Sources briefed on the matter said the team was not aware of the video or any of the allegations until they spread around social media. When that happened Sunday, both Franco and the team agreed he shouldn’t go on the team flight to the West Coast that night. Franco also did not play in Sunday’s game, but manager Kevin Cash said that was because of a pre-planned off day.

Franco has expressed his innocence to teammates, sources briefed on the matter said, but acknowledged that being around the Rays would be a distraction.

The Major League Baseball Players Association declined comment. Franco’s agent, Manny Paula, did not respond to multiple requests for comment.

The initial allegations against Franco appear to have originated from Franco’s home country, the Dominican Republic. They could be difficult for the league to learn about quickly or fully, at least in part because they appear at this point to be secondhand.
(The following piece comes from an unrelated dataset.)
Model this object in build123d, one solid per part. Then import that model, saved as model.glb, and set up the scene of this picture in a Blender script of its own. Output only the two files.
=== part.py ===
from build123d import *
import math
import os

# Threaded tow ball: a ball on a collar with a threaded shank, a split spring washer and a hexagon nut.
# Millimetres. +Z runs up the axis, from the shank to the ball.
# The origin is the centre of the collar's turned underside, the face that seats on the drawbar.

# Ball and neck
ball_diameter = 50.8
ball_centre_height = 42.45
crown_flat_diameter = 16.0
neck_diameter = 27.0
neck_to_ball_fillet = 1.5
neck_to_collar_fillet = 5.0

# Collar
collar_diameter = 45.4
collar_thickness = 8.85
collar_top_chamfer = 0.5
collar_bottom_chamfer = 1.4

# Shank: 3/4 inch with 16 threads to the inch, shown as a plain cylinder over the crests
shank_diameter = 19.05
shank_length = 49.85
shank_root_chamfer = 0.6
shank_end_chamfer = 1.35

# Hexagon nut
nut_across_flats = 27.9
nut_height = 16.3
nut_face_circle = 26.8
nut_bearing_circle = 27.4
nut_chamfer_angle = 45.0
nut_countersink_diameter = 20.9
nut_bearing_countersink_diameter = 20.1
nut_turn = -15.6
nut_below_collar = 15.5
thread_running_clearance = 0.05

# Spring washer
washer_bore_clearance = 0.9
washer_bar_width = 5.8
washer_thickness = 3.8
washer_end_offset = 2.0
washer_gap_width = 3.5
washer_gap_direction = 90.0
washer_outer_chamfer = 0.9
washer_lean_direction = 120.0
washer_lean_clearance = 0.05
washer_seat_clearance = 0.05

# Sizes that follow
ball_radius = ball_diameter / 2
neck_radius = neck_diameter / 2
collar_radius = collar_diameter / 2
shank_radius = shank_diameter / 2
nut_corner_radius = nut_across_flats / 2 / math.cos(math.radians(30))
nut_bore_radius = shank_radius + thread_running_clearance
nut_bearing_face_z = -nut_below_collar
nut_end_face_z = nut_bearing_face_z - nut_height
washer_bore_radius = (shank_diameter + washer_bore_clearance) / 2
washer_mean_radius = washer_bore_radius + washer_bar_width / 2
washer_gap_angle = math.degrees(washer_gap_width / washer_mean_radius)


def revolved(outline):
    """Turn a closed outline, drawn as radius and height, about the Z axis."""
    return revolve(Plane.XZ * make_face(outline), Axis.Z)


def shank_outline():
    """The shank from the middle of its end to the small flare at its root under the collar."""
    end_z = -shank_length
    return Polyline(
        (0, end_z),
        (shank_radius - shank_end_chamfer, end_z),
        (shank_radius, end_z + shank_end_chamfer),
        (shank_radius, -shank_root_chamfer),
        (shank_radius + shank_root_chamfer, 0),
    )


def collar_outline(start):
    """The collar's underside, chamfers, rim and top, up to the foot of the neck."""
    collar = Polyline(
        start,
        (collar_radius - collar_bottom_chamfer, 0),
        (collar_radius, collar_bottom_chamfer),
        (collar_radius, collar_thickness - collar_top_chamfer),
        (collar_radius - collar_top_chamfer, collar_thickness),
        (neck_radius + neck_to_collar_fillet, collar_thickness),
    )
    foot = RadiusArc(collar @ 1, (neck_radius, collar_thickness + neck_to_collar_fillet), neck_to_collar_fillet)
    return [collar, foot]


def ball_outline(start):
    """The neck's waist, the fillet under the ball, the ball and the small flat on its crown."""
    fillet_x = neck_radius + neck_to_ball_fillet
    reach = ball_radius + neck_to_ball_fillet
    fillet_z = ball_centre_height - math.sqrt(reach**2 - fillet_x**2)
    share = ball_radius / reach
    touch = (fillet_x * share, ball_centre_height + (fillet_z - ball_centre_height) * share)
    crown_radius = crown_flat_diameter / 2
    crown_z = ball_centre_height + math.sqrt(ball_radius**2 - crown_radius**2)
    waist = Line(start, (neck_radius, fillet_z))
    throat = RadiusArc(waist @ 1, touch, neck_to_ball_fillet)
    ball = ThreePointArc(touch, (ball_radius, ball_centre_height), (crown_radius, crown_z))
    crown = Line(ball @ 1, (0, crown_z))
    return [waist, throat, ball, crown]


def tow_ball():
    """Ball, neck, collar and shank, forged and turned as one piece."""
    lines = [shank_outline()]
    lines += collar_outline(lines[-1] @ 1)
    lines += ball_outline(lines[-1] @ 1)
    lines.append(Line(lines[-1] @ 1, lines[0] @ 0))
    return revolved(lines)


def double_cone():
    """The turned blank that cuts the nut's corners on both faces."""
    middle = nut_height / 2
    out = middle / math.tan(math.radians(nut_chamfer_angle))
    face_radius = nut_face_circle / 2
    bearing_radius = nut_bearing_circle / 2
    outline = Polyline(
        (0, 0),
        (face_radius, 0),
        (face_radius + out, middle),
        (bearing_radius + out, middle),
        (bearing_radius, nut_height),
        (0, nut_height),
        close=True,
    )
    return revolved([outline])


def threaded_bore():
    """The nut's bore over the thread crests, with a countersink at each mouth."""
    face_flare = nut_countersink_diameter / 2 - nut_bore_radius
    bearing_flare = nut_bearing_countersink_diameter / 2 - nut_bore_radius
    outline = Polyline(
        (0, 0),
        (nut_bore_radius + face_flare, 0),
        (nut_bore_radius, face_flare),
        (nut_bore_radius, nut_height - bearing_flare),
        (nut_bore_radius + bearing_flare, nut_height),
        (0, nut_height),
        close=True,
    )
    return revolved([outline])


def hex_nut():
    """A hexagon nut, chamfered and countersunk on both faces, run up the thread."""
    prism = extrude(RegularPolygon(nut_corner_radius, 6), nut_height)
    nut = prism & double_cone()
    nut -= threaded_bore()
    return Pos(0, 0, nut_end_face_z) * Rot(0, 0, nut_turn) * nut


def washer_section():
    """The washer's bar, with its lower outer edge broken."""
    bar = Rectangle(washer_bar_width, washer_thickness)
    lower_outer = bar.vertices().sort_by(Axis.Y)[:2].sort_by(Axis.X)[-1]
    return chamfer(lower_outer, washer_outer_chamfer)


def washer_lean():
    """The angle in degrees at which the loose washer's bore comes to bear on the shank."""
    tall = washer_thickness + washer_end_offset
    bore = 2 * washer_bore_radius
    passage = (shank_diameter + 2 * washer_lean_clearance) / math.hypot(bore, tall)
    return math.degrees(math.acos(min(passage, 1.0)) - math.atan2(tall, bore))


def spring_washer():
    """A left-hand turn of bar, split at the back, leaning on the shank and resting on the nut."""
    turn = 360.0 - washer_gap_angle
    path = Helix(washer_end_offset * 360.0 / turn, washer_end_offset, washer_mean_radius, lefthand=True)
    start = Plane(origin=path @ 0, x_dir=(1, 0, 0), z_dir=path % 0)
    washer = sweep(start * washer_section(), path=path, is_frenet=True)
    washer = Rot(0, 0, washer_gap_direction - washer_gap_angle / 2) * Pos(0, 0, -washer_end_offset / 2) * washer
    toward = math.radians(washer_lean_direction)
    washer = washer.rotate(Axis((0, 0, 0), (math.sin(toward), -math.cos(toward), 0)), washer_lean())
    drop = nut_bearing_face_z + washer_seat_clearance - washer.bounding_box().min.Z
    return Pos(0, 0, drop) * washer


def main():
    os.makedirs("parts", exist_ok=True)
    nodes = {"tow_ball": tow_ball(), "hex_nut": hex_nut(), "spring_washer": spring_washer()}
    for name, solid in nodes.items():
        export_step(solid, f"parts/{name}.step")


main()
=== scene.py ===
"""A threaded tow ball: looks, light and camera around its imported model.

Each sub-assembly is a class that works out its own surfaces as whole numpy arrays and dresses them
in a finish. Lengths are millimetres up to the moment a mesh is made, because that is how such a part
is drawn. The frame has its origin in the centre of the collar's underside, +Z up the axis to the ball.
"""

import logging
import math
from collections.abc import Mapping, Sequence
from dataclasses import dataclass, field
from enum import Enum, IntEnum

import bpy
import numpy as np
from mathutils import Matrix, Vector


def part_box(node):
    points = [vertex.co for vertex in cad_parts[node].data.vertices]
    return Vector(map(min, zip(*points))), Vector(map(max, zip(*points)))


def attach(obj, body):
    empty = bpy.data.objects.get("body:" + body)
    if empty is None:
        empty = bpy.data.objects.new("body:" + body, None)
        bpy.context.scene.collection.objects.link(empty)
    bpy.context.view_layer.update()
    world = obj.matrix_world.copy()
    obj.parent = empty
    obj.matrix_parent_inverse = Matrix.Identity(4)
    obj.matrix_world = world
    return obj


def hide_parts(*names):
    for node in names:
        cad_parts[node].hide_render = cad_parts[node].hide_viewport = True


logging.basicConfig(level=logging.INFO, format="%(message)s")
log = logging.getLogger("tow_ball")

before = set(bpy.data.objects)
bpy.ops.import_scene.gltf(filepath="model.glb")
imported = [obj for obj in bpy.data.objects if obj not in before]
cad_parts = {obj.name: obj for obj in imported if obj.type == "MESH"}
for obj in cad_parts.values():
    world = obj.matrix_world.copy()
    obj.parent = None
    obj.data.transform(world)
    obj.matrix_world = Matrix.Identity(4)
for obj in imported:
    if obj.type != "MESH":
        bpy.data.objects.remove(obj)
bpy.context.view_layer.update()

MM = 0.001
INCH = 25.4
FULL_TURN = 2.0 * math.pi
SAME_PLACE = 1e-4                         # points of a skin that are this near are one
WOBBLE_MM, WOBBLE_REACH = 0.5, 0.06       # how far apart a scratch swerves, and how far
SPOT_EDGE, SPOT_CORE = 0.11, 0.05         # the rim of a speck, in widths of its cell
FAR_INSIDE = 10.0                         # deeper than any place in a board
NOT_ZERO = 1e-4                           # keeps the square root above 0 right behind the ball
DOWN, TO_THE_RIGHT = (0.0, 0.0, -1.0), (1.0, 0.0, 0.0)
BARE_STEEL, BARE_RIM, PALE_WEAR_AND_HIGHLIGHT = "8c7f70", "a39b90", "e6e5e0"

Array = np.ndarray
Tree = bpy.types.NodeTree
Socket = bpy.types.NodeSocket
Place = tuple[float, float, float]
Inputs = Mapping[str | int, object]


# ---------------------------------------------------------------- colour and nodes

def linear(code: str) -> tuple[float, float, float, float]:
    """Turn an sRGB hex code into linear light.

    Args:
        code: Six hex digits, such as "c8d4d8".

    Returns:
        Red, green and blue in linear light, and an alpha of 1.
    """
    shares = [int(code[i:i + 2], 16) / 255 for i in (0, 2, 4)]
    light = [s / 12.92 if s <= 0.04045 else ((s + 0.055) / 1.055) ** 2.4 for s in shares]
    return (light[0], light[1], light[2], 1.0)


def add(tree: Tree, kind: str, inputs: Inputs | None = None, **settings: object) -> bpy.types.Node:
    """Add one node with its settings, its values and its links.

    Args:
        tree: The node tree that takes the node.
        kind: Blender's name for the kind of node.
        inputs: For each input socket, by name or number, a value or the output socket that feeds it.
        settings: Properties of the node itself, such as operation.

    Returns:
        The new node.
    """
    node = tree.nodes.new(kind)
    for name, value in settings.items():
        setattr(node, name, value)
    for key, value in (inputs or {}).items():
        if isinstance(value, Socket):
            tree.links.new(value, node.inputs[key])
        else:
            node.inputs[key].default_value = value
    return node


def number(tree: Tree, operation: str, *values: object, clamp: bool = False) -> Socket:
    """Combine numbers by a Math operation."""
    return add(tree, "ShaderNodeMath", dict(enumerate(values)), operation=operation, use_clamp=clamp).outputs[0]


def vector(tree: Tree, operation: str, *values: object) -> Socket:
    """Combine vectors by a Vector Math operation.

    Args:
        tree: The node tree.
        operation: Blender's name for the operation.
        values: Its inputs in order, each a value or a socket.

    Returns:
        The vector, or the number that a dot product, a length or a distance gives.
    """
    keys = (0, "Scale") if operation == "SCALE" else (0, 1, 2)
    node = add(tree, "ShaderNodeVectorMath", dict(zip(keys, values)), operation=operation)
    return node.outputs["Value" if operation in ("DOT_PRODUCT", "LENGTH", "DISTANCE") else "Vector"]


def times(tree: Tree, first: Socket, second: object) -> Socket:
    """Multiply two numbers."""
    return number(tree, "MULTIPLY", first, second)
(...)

The league’s investigation has no overall timeline, sources say. The only known relevant date on the calendar for now is Aug. 22: the first game the Rays have at home after the road trip and Franco’s agreed-upon stay on the restricted list.

The sport’s procedure for handling inappropriate and/or illegal sexual conduct is covered by a policy the league and the players’ union collectively bargained, formally called the Joint Domestic Violence, Sexual Assault and Child Abuse Policy.

That policy grants MLB the power to place a player it is investigating on at least seven days of administrative leave, with the potential for extensions. Administrative leave is not considered discipline. Any discipline, such as a suspension, would come later in the process.

The league doesn’t always move for administrative leave, and it is not a required step before a suspension. But it is a move the league often makes when a case becomes as public as this one. And importantly, it comes with a burden of proof.

As part of the due process players have, they can choose to challenge administrative leave in front of an arbitration panel. So the league office typically would not place a player on administrative leave unless it felt it had sufficient basis to defend the move. And even if the league did not think a player would challenge the decision, putting a player on leave without sufficient basis would be bad practice.

Were he on administrative leave, Franco would also technically be on the restricted list. Players sometimes go on the restricted list without pay and service time, but were he on administrative leave, Franco would receive both. He and the Rays agreed he would get both in this instance, too.

MLB can punish players independent of court systems, as it did most recently in the case of pitcher Trevor Bauer.

Although the arrangement for Franco to go to the restricted list is technically between the player and the team, it’s ultimately a sensitive matter of labor relations. That means it would never have been reached without approval from both the commissioner’s office and the union.

Franco, a first-time All-Star, signed an 11-year, $182 million guaranteed deal with Tampa Bay in 2021, which is the largest deal in the organization’s history.